We are not about to go into details about how we have been covering the devil so far, but it is, so far, not very different from how we covered him 28 years ago: with unverified truths; half-truths, propaganda and sources whose only credibility is wearing a dog’s collar.

As Nation Public Editor Peter Mwaura pointed out, we could not even agree on whether the main character of this suspected devilish business is McMackenzie, Mackenzie, Makenzi, or even Makmende.

But perhaps we are already giving the devil too much space in our newsrooms. Take Citizen TV’s live interviews with self-confessed killers and thieves.

One describes how his friends were felled by police bullets.
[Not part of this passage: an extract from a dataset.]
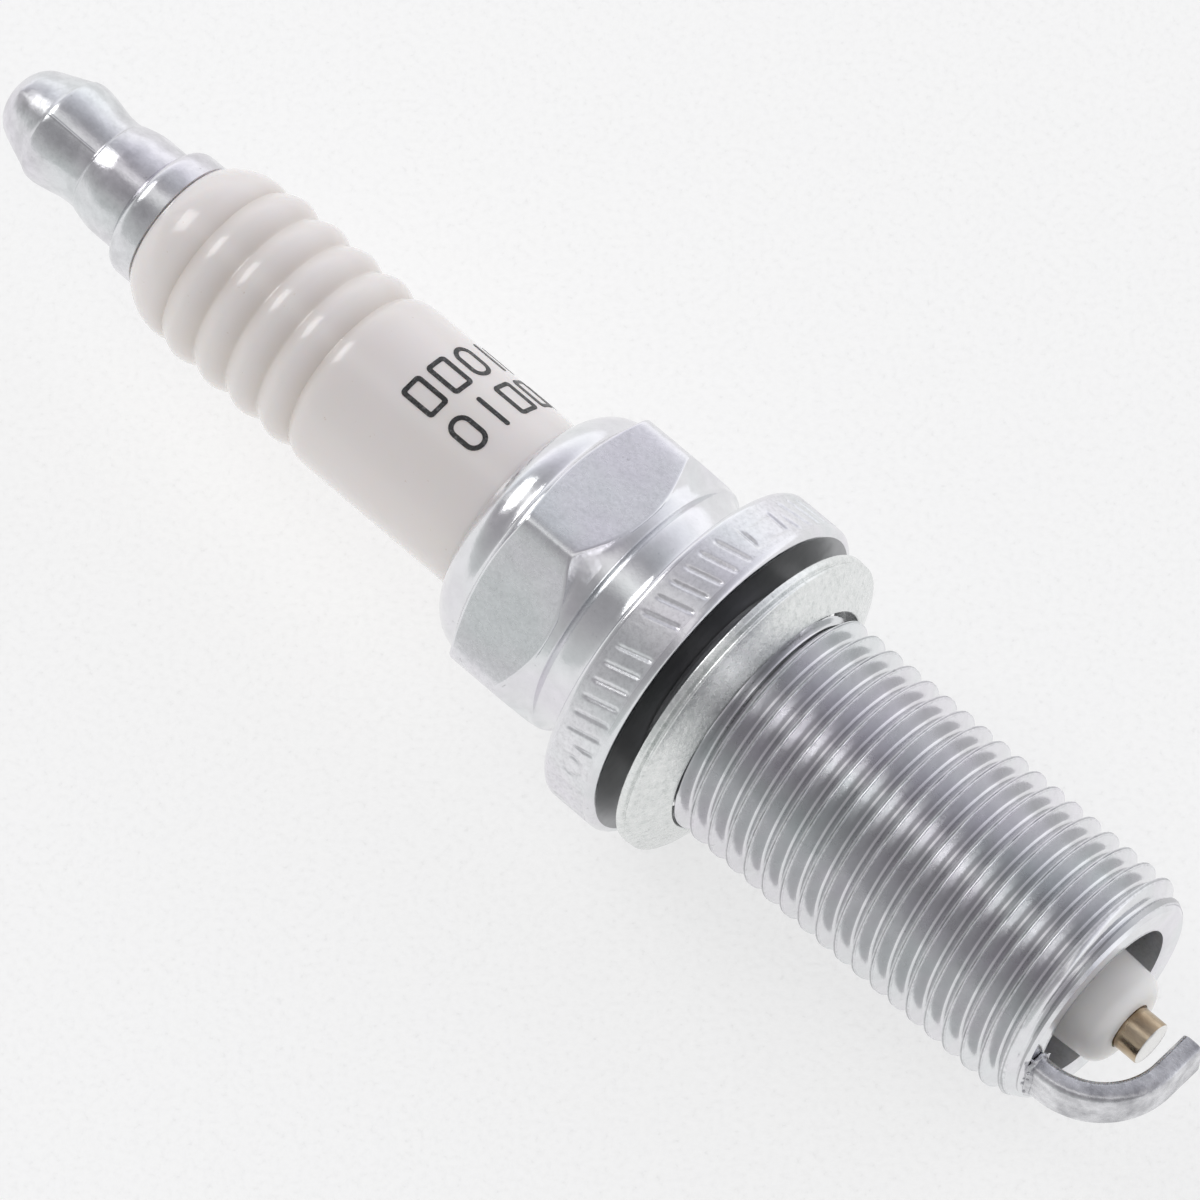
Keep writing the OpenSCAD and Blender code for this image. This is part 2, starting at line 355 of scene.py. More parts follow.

How they escaped because, as one of them put it, “God was with me” –connoting that God was not with his victim.

In one such interview, one of the ‘reformed’ criminals described how he and his gang knifed a pregnant woman in one of their crime sprees. “Alikuwa amebakisha a few months kuzaa (She was due in a few months’ time),” he said. He must have been a gynecologist-turned thug this one! Another described the sex lives of gang members and how they slept with beautiful girls with “red thighs.”

All this, on national TV! Ethical questions arise here. Did any of the show’s producers stop to think about self-confessed killer’s and thieves’ survivors and relatives?

Does a criminal’s confession on TV make him less guilty or are we giving killers a platform to sanitise their crimes; to clean their bloodstained hands and guilt; to lauder their crimes; to create excuses for their inglorious past, such as poverty and unemployment?

A number of the criminals interviewed described in such vivid terms how they ‘heroically’ out-witted their hunters. In a country where people become famous for their criminal exploits, from Wanugu to Wacucu; where matatus are named after ‘famous’ fugitives; what message do we communicate to our listeners out there?

That being a criminal is a shortcut to being famous? To appearing on TV?